## begin

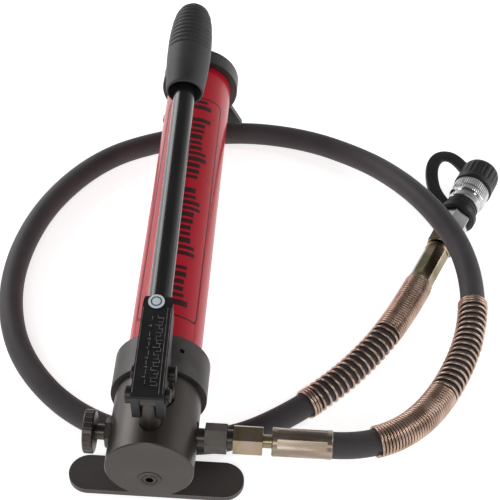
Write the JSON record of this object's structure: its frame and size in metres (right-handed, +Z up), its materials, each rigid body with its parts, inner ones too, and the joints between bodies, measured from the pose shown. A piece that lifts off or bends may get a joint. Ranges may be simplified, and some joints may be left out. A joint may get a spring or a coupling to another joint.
{
  "type": "hydraulic hand pump",
  "caption": "Lever-operated hydraulic hand pump with round tank, release knob, rubber hose with spring guards, quick coupler and tied dust cap.",
  "frame": {"origin": "centre of the front foot bar's underside, on the floor", "axes": "+Y rearwards along the pump and tank, +X towards the hose outlet, +Z up"},
  "size_m": [0.4293, 0.4566, 0.1908],
  "materials": {
    "head_black": "satin dark gunmetal",
    "tank_red": "gloss red enamel",
    "lever_black": "gloss black",
    "grip_rubber": "matte dark grey",
    "hose_rubber": "matte charcoal",
    "seal_rubber": "matte black",
    "plain_steel": "machined",
    "black_oxide": "black oxide",
    "zinc_yellow": "yellow zinc plate",
    "guard_zinc": "iridescent yellow zinc wire",
    "chrome_plate": "polished chrome",
    "filter_brass": "woven brass"
  },
  "bodies": {
    "pump": {"pump_body": "head_black", "relief_plug": "black_oxide", "relief_washer": "plain_steel", "tank_tube": "tank_red", "tank_collar": "head_black", "collar_set_screw": "black_oxide", "end_cap": "head_black", "filler_plug": "black_oxide", "tank_seal_front": "seal_rubber", "tank_seal_rear": "seal_rubber", "oil_bladder": "seal_rubber", "bladder_clamp": "plain_steel", "suction_strainer": "filter_brass", "front_foot": "head_black", "foot_riser": "head_black", "foot_screws": "black_oxide", "rear_stand": "head_black", "stand_screws": "black_oxide", "fulcrum_post": "black_oxide", "plunger_gland": "black_oxide", "rod_wiper": "seal_rubber", "release_gland": "black_oxide", "stop_pin": "plain_steel", "outlet_adapter": "black_oxide", "hose_nut": "zinc_yellow", "hose_insert_1": "zinc_yellow", "ferrule_1": "zinc_yellow", "ferrule_2": "zinc_yellow", "hose_insert_2": "zinc_yellow", "coupler_adapter": "zinc_yellow", "coupler_body": "chrome_plate", "poppet_spring": "plain_steel", "strap_ring": "seal_rubber", "hose": "hose_rubber", "spring_guard_1": "guard_zinc", "spring_guard_2": "guard_zinc", "cap_strap": "seal_rubber"},
    "lever": {"lever_fork": "lever_black", "fulcrum_pin": "black_oxide", "plunger_pin": "black_oxide", "pin_clips": "plain_steel", "handle_tube": "lever_black", "handle_grip": "grip_rubber"},
    "plunger": {"plunger": "plain_steel", "plunger_seal": "seal_rubber"},
    "release_ball": {"release_ball": "plain_steel"},
    "release_valve": {"release_spindle": "black_oxide", "release_knob": "head_black"},
    "coupler_sleeve": {"coupler_sleeve": "chrome_plate"},
    "coupler_poppet": {"coupler_poppet": "plain_steel"},
    "dust_cap": {"dust_cap": "seal_rubber"}
  },
  "joints": [
    {"name": "lever_pivot", "type": "hinge", "parent": "pump", "child": "lever", "pos_m": [0, -0.013, 0.121], "axis": [1, 0, 0], "range_deg": [-8, 42]},
    {"name": "plunger_slide", "type": "slide", "parent": "pump", "child": "plunger", "axis": [0, 0, 1], "range_m": [-0.0038, 0.0192]},
    {"name": "release_lift", "type": "slide", "parent": "pump", "child": "release_ball", "axis": [-1, 0, 0], "range_m": [0, 0.00112]},
    {"name": "release_turn", "type": "hinge", "parent": "release_ball", "child": "release_valve", "pos_m": [-0.04, -0.001, 0.0585], "axis": [-1, 0, 0], "range_deg": [0, 270.5]},
    {"name": "sleeve_spin", "type": "hinge", "parent": "pump", "child": "coupler_sleeve", "pos_m": [0.25162, 0.31894, 0.0176], "axis": [0.3859, 0.9225, 0], "continuous": true},
    {"name": "poppet_slide", "type": "slide", "parent": "pump", "child": "coupler_poppet", "axis": [-0.3859, -0.9225, 0], "range_m": [0, 0.004], "stiffness_N_per_m": 800, "deforming": ["poppet_spring"]},
    {"name": "cap_pull", "type": "slide", "parent": "pump", "child": "dust_cap", "axis": [0.3859, 0.9225, 0], "range_m": [0, 0.013], "deforming": ["cap_strap"]}
  ],
  "couplings": [
    {"joint": "plunger_slide", "follows": "lever_pivot", "m_per_rad": 0.025981},
    {"joint": "release_turn", "follows": "release_lift", "rad_per_m": 4188.8}
  ]
}
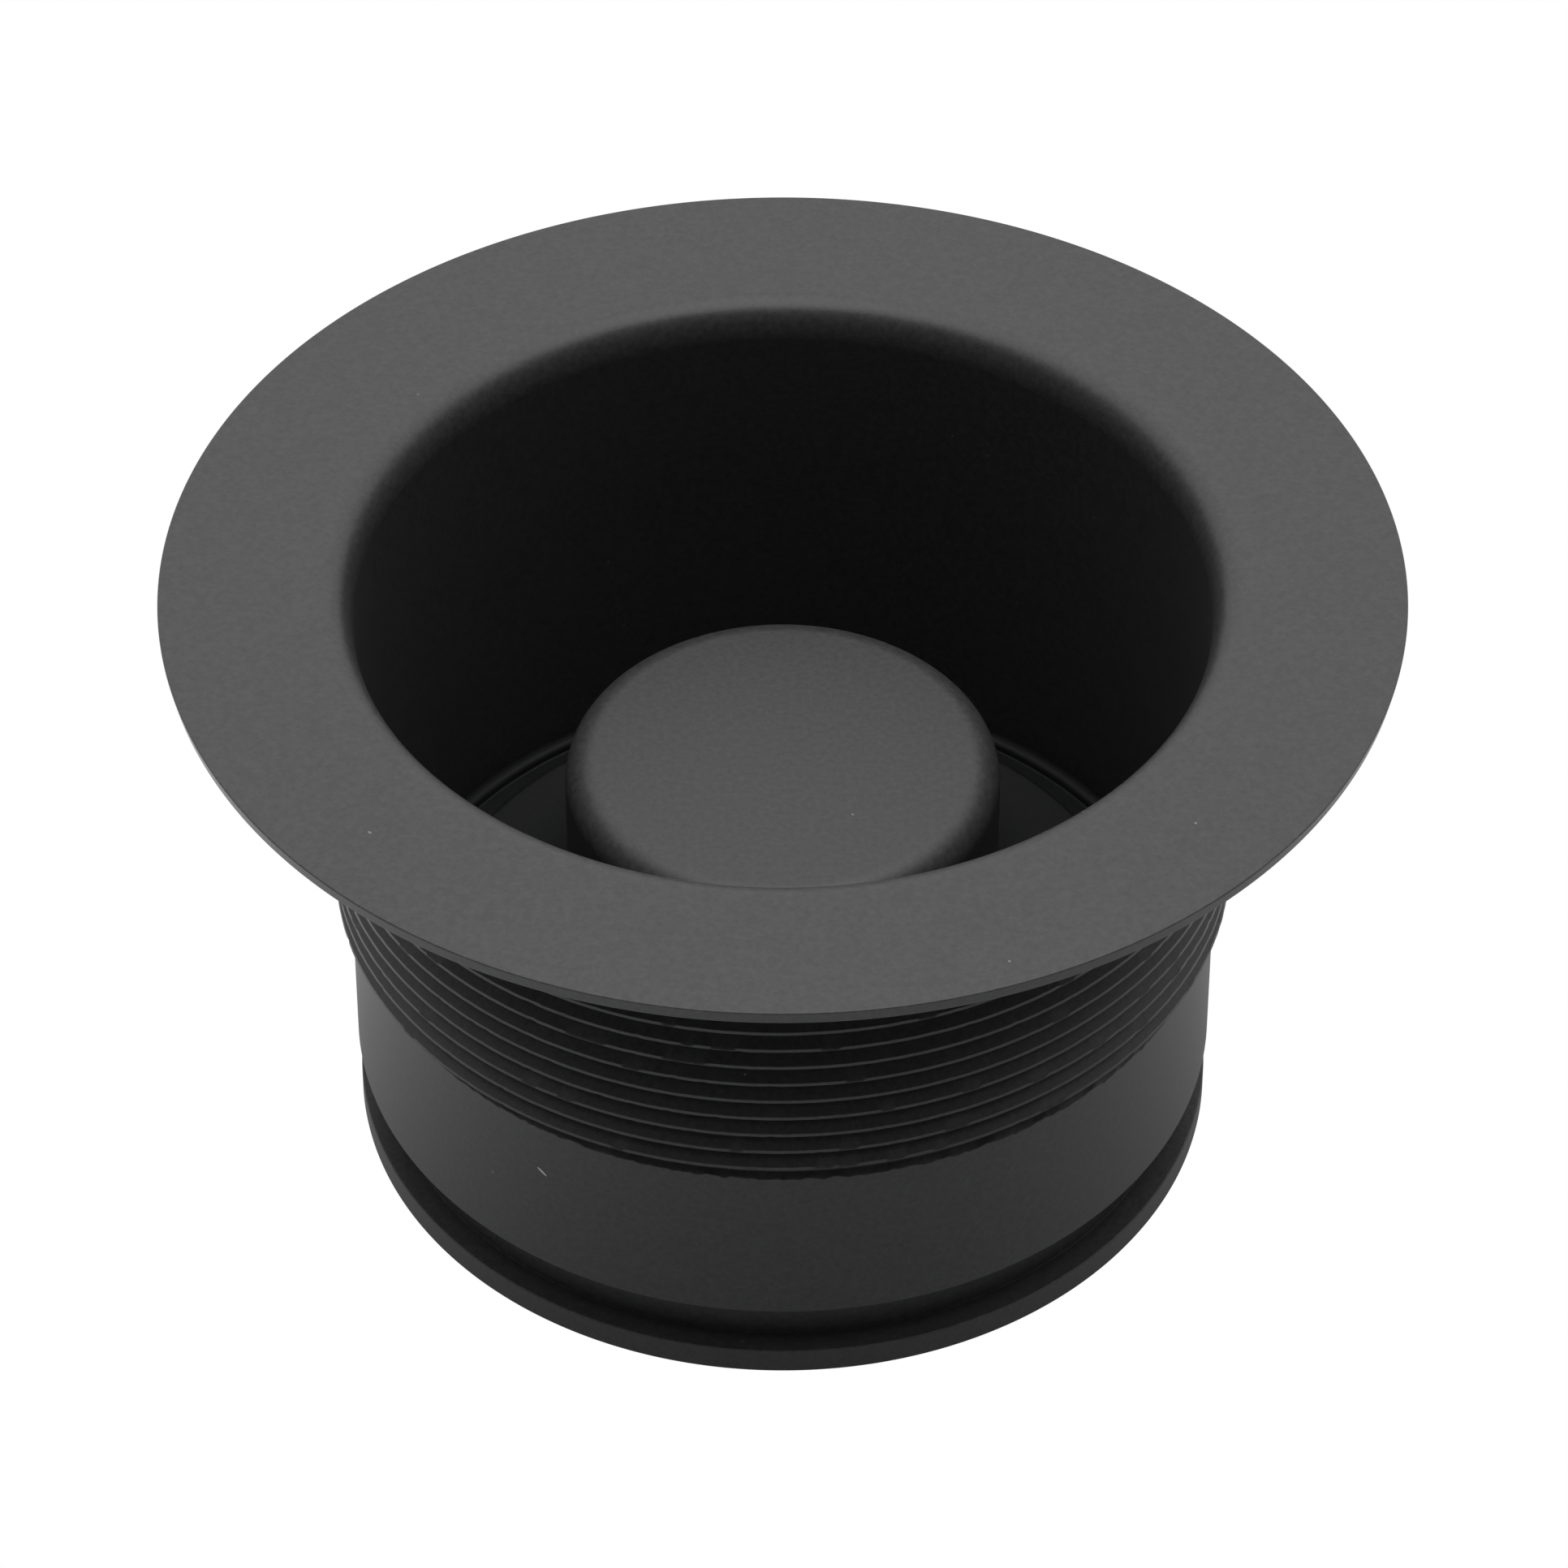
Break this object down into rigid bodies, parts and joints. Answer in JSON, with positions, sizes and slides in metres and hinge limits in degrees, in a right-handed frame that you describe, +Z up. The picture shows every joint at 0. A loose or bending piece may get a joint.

## end

▶ _Request_: All of the data needs to be printed once more, exactly.

▶ _Solution for this exercise_:
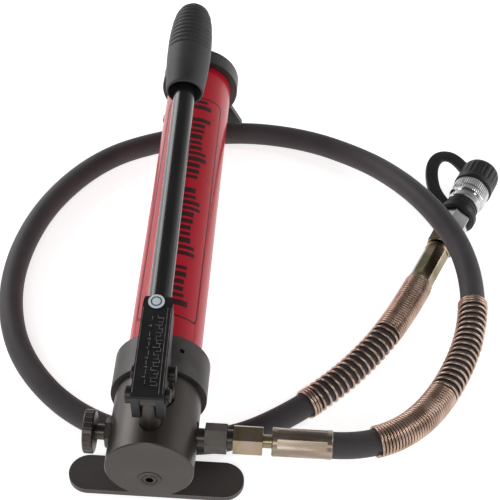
Write the JSON record of this object's structure: its frame and size in metres (right-handed, +Z up), its materials, each rigid body with its parts, inner ones too, and the joints between bodies, measured from the pose shown. A piece that lifts off or bends may get a joint. Ranges may be simplified, and some joints may be left out. A joint may get a spring or a coupling to another joint.
{
  "type": "hydraulic hand pump",
  "caption": "Lever-operated hydraulic hand pump with round tank, release knob, rubber hose with spring guards, quick coupler and tied dust cap.",
  "frame": {"origin": "centre of the front foot bar's underside, on the floor", "axes": "+Y rearwards along the pump and tank, +X towards the hose outlet, +Z up"},
  "size_m": [0.4293, 0.4566, 0.1908],
  "materials": {
    "head_black": "satin dark gunmetal",
    "tank_red": "gloss red enamel",
    "lever_black": "gloss black",
    "grip_rubber": "matte dark grey",
    "hose_rubber": "matte charcoal",
    "seal_rubber": "matte black",
    "plain_steel": "machined",
    "black_oxide": "black oxide",
    "zinc_yellow": "yellow zinc plate",
    "guard_zinc": "iridescent yellow zinc wire",
    "chrome_plate": "polished chrome",
    "filter_brass": "woven brass"
  },
  "bodies": {
    "pump": {"pump_body": "head_black", "relief_plug": "black_oxide", "relief_washer": "plain_steel", "tank_tube": "tank_red", "tank_collar": "head_black", "collar_set_screw": "black_oxide", "end_cap": "head_black", "filler_plug": "black_oxide", "tank_seal_front": "seal_rubber", "tank_seal_rear": "seal_rubber", "oil_bladder": "seal_rubber", "bladder_clamp": "plain_steel", "suction_strainer": "filter_brass", "front_foot": "head_black", "foot_riser": "head_black", "foot_screws": "black_oxide", "rear_stand": "head_black", "stand_screws": "black_oxide", "fulcrum_post": "black_oxide", "plunger_gland": "black_oxide", "rod_wiper": "seal_rubber", "release_gland": "black_oxide", "stop_pin": "plain_steel", "outlet_adapter": "black_oxide", "hose_nut": "zinc_yellow", "hose_insert_1": "zinc_yellow", "ferrule_1": "zinc_yellow", "ferrule_2": "zinc_yellow", "hose_insert_2": "zinc_yellow", "coupler_adapter": "zinc_yellow", "coupler_body": "chrome_plate", "poppet_spring": "plain_steel", "strap_ring": "seal_rubber", "hose": "hose_rubber", "spring_guard_1": "guard_zinc", "spring_guard_2": "guard_zinc", "cap_strap": "seal_rubber"},
    "lever": {"lever_fork": "lever_black", "fulcrum_pin": "black_oxide", "plunger_pin": "black_oxide", "pin_clips": "plain_steel", "handle_tube": "lever_black", "handle_grip": "grip_rubber"},
    "plunger": {"plunger": "plain_steel", "plunger_seal": "seal_rubber"},
    "release_ball": {"release_ball": "plain_steel"},
    "release_valve": {"release_spindle": "black_oxide", "release_knob": "head_black"},
    "coupler_sleeve": {"coupler_sleeve": "chrome_plate"},
    "coupler_poppet": {"coupler_poppet": "plain_steel"},
    "dust_cap": {"dust_cap": "seal_rubber"}
  },
  "joints": [
    {"name": "lever_pivot", "type": "hinge", "parent": "pump", "child": "lever", "pos_m": [0, -0.013, 0.121], "axis": [1, 0, 0], "range_deg": [-8, 42]},
    {"name": "plunger_slide", "type": "slide", "parent": "pump", "child": "plunger", "axis": [0, 0, 1], "range_m": [-0.0038, 0.0192]},
    {"name": "release_lift", "type": "slide", "parent": "pump", "child": "release_ball", "axis": [-1, 0, 0], "range_m": [0, 0.00112]},
    {"name": "release_turn", "type": "hinge", "parent": "release_ball", "child": "release_valve", "pos_m": [-0.04, -0.001, 0.0585], "axis": [-1, 0, 0], "range_deg": [0, 270.5]},
    {"name": "sleeve_spin", "type": "hinge", "parent": "pump", "child": "coupler_sleeve", "pos_m": [0.25162, 0.31894, 0.0176], "axis": [0.3859, 0.9225, 0], "continuous": true},
    {"name": "poppet_slide", "type": "slide", "parent": "pump", "child": "coupler_poppet", "axis": [-0.3859, -0.9225, 0], "range_m": [0, 0.004], "stiffness_N_per_m": 800, "deforming": ["poppet_spring"]},
    {"name": "cap_pull", "type": "slide", "parent": "pump", "child": "dust_cap", "axis": [0.3859, 0.9225, 0], "range_m": [0, 0.013], "deforming": ["cap_strap"]}
  ],
  "couplings": [
    {"joint": "plunger_slide", "follows": "lever_pivot", "m_per_rad": 0.025981},
    {"joint": "release_turn", "follows": "release_lift", "rad_per_m": 4188.8}
  ]
}
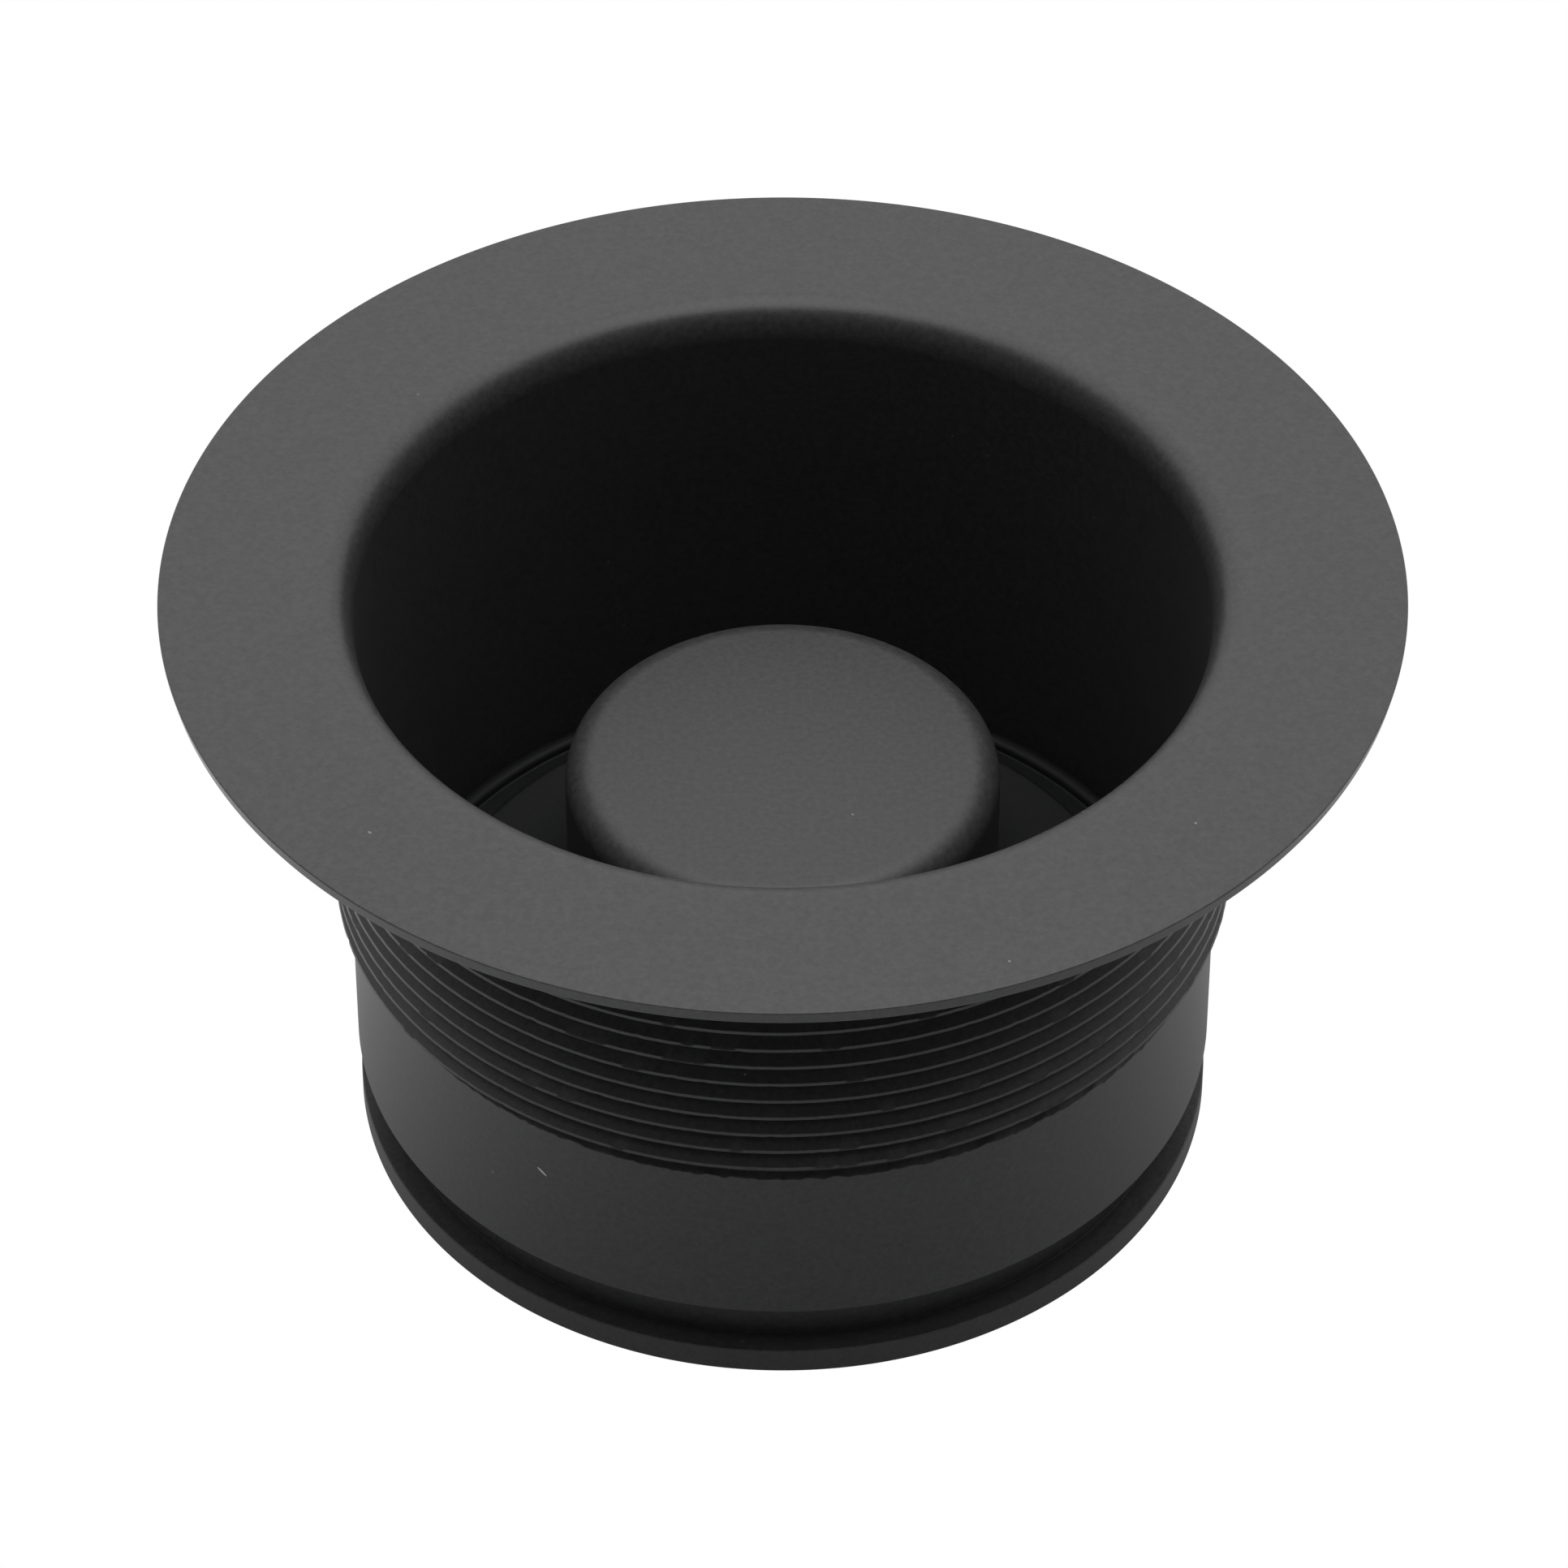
Break this object down into rigid bodies, parts and joints. Answer in JSON, with positions, sizes and slides in metres and hinge limits in degrees, in a right-handed frame that you describe, +Z up. The picture shows every joint at 0. A loose or bending piece may get a joint.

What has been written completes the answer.